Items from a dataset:
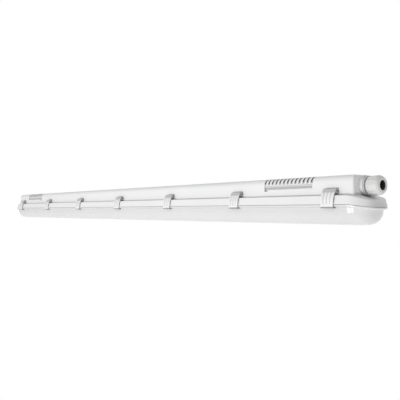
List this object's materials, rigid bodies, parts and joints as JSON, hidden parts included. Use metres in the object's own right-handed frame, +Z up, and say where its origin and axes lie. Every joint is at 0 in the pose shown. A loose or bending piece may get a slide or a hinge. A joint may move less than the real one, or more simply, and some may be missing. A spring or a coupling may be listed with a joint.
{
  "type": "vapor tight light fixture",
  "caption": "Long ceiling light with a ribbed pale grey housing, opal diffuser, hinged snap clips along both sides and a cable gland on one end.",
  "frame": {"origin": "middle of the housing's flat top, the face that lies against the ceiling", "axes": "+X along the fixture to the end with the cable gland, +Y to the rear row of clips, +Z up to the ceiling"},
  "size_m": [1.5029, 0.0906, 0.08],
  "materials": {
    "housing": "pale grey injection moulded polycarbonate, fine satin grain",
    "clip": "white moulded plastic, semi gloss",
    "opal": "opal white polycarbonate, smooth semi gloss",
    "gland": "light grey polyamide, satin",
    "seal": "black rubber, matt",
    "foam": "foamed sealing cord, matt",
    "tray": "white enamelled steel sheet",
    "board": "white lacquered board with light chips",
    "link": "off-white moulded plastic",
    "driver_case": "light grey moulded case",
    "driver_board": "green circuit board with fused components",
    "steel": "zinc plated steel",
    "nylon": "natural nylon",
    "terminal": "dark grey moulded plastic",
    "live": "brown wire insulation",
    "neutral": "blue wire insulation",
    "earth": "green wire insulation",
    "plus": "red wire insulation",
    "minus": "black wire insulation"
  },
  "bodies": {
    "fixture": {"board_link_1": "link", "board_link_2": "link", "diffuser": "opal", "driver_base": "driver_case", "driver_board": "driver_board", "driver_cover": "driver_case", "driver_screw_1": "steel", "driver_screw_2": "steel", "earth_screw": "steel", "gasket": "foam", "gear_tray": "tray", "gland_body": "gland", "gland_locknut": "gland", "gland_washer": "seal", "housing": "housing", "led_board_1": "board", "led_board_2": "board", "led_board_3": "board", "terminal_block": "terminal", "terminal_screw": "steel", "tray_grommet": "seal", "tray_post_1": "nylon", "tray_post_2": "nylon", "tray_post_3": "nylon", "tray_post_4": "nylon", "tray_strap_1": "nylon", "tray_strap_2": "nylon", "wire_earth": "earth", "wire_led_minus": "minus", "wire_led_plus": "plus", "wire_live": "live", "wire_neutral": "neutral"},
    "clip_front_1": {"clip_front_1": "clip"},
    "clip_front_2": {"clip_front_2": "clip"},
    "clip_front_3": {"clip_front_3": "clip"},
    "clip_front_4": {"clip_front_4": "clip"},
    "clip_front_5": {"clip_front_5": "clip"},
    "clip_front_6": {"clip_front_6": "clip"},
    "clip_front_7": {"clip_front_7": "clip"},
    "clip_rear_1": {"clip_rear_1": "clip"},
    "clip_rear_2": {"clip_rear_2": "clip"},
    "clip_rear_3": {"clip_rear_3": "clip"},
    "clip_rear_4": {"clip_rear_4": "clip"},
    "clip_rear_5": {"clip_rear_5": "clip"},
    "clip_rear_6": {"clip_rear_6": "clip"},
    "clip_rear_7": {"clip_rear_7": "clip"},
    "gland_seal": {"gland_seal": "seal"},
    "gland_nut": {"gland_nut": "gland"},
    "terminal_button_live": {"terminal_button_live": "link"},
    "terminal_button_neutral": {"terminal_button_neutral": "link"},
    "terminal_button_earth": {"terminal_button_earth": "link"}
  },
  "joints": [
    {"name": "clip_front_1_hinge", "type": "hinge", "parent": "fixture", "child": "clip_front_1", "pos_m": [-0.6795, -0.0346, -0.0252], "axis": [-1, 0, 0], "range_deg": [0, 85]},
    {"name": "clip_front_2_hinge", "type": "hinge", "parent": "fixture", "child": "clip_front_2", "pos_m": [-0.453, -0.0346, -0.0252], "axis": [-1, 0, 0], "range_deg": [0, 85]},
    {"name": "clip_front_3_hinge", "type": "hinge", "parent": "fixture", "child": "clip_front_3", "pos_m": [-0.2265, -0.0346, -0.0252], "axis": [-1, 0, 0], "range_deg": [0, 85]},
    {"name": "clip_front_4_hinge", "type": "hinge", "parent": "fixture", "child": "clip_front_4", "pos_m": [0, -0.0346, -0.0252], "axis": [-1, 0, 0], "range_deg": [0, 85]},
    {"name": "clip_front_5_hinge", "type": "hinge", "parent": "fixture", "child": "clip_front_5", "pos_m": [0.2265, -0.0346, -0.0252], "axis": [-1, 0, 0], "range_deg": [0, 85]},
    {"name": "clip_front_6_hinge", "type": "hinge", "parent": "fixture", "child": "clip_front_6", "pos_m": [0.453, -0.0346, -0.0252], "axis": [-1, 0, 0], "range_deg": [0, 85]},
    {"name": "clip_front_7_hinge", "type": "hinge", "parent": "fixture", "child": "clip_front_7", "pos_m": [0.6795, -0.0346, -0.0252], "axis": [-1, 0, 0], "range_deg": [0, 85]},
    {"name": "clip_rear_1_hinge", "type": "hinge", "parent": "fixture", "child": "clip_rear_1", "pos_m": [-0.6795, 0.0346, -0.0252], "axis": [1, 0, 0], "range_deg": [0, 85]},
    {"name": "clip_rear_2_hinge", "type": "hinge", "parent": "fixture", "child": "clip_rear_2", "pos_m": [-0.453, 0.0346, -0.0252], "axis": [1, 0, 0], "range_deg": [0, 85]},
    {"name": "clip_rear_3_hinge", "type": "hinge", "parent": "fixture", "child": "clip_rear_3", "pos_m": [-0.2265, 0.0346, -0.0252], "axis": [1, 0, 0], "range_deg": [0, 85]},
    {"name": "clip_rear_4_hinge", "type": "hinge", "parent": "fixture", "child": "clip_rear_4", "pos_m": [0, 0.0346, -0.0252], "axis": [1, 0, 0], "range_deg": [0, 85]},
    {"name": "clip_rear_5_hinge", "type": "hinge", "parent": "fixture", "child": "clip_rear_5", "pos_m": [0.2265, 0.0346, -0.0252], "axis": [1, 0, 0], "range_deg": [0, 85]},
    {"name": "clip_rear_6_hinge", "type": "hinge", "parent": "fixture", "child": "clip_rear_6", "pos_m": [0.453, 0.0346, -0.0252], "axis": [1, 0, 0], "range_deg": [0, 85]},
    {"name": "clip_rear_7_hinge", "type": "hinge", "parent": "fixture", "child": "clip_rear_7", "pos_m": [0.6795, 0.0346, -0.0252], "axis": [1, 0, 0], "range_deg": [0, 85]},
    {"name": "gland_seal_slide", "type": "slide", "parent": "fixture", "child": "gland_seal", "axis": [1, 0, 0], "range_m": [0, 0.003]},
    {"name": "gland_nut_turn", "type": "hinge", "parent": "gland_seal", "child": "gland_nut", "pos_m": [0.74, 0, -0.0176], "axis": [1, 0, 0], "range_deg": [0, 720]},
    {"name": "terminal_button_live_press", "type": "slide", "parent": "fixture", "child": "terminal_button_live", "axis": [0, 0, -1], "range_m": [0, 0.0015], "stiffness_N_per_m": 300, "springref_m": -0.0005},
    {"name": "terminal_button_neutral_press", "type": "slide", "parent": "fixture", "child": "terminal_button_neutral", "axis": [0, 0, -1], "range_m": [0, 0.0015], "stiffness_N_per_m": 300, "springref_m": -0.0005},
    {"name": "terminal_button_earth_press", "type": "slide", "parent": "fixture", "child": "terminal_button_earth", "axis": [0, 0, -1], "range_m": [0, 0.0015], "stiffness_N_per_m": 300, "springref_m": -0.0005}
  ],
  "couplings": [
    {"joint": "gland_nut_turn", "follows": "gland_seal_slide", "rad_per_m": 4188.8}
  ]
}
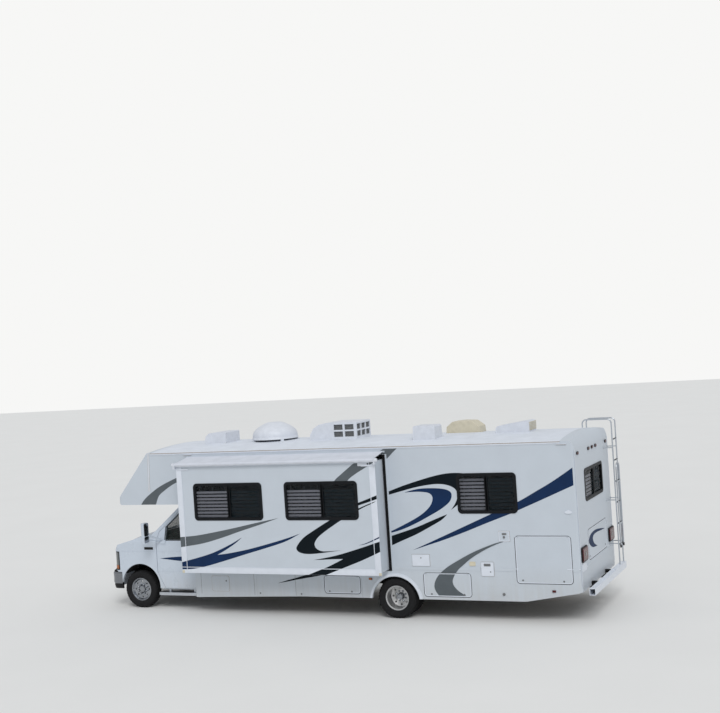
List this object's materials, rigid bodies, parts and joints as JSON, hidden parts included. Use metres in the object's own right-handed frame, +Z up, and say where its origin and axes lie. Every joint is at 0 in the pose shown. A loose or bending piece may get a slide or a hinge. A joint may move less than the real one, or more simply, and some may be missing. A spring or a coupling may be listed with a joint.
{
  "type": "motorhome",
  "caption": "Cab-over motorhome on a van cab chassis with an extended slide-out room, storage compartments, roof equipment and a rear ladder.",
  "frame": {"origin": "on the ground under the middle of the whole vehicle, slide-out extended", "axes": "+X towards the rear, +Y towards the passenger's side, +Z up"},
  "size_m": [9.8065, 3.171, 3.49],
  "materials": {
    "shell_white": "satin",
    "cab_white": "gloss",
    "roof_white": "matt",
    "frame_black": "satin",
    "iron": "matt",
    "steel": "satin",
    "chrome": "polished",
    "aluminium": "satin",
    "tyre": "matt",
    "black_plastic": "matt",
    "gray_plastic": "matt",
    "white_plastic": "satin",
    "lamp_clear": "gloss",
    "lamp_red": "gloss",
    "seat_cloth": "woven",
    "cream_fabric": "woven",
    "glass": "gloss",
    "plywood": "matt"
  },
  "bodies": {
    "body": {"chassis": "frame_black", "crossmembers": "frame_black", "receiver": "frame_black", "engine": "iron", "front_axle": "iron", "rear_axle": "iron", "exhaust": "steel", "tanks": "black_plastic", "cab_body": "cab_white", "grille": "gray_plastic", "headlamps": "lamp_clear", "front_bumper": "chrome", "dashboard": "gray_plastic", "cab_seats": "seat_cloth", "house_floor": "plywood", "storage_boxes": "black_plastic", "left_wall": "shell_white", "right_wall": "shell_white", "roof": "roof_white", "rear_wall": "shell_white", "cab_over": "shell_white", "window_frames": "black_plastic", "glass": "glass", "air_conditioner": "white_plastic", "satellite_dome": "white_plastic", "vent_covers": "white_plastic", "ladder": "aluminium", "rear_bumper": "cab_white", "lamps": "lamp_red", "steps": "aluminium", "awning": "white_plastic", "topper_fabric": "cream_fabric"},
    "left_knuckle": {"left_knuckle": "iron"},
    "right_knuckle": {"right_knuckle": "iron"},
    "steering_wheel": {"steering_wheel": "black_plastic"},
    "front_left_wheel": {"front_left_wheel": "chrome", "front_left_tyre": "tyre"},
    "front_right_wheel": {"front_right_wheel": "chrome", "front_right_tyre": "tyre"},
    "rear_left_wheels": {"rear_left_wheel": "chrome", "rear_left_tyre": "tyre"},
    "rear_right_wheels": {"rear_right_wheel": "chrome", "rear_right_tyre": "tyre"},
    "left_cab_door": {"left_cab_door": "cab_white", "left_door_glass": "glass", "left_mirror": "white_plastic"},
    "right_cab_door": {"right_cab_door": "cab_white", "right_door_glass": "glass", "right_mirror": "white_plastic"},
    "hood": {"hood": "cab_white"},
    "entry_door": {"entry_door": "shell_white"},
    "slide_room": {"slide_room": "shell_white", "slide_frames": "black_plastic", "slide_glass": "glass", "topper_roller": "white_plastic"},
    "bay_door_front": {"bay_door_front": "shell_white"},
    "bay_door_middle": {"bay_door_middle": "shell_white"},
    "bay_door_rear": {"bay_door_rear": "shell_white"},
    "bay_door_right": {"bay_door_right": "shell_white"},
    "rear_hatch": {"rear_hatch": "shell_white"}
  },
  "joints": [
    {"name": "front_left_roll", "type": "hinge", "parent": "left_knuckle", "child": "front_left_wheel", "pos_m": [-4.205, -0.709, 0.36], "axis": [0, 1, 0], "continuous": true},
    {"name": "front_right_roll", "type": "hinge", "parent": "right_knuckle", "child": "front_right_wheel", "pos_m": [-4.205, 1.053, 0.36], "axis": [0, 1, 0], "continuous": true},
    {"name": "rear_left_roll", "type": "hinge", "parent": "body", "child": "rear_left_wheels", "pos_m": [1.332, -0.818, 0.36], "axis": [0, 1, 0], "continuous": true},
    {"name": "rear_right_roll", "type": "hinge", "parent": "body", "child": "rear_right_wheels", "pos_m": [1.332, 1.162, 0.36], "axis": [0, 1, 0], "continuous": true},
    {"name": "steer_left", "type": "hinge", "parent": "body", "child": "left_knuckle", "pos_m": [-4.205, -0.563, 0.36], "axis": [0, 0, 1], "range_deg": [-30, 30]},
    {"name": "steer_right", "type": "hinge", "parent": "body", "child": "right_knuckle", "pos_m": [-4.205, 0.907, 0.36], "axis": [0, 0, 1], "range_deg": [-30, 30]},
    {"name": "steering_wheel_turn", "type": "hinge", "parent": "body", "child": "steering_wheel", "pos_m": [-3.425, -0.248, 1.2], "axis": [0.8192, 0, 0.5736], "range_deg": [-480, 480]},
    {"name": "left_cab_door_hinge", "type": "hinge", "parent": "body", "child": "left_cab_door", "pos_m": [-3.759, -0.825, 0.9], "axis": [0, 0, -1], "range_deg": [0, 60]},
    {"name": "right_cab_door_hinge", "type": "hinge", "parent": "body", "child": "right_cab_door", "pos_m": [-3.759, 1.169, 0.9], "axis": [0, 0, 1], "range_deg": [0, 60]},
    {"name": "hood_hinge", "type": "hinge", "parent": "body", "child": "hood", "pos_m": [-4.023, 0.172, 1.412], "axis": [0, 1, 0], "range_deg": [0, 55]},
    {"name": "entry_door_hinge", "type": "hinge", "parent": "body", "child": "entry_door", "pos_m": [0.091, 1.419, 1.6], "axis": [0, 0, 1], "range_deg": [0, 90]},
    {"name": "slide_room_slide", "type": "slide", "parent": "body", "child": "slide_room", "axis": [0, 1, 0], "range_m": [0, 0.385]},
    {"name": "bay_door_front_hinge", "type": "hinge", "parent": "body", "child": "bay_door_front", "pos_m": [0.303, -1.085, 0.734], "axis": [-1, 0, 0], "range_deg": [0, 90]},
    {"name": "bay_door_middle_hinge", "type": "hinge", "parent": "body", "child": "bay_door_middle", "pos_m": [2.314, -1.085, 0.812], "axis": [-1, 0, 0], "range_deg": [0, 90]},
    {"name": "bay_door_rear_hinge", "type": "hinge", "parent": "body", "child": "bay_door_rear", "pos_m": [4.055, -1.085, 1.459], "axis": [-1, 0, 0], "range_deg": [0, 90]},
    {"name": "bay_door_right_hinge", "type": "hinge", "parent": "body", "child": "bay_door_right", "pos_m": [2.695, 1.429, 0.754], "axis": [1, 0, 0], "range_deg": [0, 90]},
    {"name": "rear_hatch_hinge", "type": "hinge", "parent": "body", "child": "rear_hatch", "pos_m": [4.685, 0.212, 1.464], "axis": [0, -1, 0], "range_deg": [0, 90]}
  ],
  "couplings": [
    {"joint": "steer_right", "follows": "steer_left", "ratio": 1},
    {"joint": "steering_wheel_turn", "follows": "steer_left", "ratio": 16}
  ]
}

### Required task
Search the data above for lines holding "axes" and copy each of them.

### Output of the exercise
List this object's materials, rigid bodies, parts and joints as JSON, hidden parts included. Use metres in the object's own right-handed frame, +Z up, and say where its origin and axes lie. Every joint is at 0 in the pose shown. A loose or bending piece may get a slide or a hinge. A joint may move less than the real one, or more simply, and some may be missing. A spring or a coupling may be listed with a joint.
  "frame": {"origin": "middle of the housing's flat top, the face that lies against the ceiling", "axes": "+X along the fixture to the end with the cable gland, +Y to the rear row of clips, +Z up to the ceiling"},
List this object's materials, rigid bodies, parts and joints as JSON, hidden parts included. Use metres in the object's own right-handed frame, +Z up, and say where its origin and axes lie. Every joint is at 0 in the pose shown. A loose or bending piece may get a slide or a hinge. A joint may move less than the real one, or more simply, and some may be missing. A spring or a coupling may be listed with a joint.
  "frame": {"origin": "on the ground under the middle of the whole vehicle, slide-out extended", "axes": "+X towards the rear, +Y towards the passenger's side, +Z up"},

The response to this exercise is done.